───── Supplied data

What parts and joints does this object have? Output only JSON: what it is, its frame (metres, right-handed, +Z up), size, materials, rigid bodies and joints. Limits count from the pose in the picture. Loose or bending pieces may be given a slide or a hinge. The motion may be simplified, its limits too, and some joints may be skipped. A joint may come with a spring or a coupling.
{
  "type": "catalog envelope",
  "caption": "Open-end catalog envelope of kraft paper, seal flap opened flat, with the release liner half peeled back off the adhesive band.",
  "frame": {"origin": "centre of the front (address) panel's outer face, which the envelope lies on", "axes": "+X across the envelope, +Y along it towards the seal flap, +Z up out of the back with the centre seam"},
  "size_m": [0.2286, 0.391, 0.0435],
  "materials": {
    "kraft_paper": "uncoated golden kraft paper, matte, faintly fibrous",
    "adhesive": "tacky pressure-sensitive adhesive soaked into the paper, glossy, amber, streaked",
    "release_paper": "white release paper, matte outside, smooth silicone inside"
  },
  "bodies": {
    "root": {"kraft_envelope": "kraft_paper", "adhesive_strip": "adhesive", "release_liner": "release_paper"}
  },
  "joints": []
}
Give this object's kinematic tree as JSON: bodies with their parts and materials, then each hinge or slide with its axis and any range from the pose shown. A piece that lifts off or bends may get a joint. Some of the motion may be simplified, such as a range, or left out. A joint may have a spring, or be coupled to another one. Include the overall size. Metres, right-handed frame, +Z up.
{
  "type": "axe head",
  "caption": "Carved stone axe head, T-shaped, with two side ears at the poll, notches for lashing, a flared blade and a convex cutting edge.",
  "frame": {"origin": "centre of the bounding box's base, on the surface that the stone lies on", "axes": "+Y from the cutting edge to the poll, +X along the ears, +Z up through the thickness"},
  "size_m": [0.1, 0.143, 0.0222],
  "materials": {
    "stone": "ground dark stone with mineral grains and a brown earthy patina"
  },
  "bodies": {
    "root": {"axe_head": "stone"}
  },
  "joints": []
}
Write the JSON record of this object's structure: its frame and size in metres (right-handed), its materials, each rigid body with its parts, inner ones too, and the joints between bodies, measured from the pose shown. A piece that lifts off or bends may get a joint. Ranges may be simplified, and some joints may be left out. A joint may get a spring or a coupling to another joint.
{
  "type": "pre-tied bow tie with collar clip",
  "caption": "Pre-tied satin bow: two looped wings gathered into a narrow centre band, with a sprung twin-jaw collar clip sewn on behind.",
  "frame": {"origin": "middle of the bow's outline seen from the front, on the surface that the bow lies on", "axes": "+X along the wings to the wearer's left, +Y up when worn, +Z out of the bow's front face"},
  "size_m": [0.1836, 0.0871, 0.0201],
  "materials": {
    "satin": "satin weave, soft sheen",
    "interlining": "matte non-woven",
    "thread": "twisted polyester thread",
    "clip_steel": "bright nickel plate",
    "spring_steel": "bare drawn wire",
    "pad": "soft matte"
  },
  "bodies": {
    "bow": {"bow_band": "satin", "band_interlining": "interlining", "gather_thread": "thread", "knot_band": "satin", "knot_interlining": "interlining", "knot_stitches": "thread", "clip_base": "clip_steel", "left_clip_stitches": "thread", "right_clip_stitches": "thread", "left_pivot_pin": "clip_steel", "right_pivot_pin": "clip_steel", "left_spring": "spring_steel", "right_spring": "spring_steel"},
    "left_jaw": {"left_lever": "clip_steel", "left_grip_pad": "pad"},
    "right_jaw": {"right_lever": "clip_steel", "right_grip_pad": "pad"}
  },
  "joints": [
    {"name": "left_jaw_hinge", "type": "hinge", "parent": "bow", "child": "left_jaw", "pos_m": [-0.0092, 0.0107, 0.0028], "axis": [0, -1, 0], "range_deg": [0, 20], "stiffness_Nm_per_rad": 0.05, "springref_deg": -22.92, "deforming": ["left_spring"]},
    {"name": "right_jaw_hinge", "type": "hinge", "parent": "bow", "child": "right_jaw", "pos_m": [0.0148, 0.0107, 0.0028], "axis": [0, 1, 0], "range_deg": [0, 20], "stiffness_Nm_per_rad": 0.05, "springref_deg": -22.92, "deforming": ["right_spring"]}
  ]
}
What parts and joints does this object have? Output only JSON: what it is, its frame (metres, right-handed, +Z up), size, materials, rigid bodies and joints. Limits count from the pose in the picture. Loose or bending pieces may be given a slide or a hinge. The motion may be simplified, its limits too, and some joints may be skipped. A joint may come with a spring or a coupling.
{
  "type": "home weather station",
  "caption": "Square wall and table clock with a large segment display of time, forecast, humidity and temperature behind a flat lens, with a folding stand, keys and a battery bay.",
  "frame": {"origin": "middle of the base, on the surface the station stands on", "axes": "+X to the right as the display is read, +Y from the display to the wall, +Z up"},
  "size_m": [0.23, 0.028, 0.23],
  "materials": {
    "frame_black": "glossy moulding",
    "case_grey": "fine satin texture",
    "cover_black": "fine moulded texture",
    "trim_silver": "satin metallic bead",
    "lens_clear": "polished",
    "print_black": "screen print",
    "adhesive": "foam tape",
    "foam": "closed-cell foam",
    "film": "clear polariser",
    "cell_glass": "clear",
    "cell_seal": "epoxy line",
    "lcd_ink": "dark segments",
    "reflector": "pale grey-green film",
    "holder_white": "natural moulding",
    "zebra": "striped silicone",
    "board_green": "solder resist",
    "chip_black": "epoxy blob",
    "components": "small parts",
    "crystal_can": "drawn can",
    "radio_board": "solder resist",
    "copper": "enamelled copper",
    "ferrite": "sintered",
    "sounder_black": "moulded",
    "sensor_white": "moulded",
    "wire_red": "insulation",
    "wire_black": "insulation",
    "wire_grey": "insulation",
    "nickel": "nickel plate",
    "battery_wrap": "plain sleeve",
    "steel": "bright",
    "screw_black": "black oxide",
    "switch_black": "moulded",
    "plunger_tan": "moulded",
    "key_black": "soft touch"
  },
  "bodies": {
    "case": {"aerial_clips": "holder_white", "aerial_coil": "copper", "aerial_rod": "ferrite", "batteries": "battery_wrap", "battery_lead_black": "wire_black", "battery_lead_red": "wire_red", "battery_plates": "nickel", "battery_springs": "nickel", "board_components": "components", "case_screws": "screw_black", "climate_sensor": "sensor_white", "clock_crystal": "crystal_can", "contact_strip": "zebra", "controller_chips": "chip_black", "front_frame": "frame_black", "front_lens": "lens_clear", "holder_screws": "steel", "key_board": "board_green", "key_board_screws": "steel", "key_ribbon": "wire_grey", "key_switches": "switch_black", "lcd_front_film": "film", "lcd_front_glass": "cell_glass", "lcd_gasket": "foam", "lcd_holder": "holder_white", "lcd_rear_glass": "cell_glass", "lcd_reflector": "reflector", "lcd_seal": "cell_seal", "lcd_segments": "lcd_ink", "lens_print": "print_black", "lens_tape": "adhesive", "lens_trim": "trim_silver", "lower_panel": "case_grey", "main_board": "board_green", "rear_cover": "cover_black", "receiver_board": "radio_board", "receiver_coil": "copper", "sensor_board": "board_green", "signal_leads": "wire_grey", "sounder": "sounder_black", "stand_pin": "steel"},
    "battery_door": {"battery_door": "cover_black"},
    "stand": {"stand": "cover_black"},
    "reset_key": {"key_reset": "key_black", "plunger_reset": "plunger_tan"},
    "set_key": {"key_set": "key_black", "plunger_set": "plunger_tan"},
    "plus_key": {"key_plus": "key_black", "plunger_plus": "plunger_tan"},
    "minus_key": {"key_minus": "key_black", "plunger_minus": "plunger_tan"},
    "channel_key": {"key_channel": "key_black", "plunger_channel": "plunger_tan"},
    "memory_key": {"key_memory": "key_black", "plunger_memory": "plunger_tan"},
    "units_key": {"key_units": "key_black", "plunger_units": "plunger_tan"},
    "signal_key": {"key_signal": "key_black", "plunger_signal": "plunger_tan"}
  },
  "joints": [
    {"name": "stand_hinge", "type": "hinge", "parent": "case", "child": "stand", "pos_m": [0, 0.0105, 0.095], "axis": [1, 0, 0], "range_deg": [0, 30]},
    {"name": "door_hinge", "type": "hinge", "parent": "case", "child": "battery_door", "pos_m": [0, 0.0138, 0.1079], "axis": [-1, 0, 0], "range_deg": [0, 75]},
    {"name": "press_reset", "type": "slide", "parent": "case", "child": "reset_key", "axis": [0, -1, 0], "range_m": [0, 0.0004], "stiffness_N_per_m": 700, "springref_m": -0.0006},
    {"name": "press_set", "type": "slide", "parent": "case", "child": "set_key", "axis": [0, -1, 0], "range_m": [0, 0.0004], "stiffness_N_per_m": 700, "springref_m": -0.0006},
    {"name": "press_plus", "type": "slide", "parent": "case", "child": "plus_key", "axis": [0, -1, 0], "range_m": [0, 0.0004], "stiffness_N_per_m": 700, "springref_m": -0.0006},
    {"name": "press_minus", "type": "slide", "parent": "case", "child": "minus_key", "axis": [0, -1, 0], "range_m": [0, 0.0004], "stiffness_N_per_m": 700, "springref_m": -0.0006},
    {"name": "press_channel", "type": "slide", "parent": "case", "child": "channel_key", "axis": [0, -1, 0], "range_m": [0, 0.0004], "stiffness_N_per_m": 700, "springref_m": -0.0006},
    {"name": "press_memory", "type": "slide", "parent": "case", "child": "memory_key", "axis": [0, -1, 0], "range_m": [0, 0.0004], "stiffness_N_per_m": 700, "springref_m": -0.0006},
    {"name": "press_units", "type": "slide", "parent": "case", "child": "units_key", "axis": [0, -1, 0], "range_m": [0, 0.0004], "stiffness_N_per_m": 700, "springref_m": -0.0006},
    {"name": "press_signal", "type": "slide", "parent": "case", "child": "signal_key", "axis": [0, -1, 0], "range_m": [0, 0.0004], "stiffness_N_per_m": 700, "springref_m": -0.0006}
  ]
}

──────────

▶ **Job**
Where a line above contains the word "pose", copy that line.

▶ **Right answer**
What parts and joints does this object have? Output only JSON: what it is, its frame (metres, right-handed, +Z up), size, materials, rigid bodies and joints. Limits count from the pose in the picture. Loose or bending pieces may be given a slide or a hinge. The motion may be simplified, its limits too, and some joints may be skipped. A joint may come with a spring or a coupling.
Give this object's kinematic tree as JSON: bodies with their parts and materials, then each hinge or slide with its axis and any range from the pose shown. A piece that lifts off or bends may get a joint. Some of the motion may be simplified, such as a range, or left out. A joint may have a spring, or be coupled to another one. Include the overall size. Metres, right-handed frame, +Z up.
Write the JSON record of this object's structure: its frame and size in metres (right-handed), its materials, each rigid body with its parts, inner ones too, and the joints between bodies, measured from the pose shown. A piece that lifts off or bends may get a joint. Ranges may be simplified, and some joints may be left out. A joint may get a spring or a coupling to another joint.
What parts and joints does this object have? Output only JSON: what it is, its frame (metres, right-handed, +Z up), size, materials, rigid bodies and joints. Limits count from the pose in the picture. Loose or bending pieces may be given a slide or a hinge. The motion may be simplified, its limits too, and some joints may be skipped. A joint may come with a spring or a coupling.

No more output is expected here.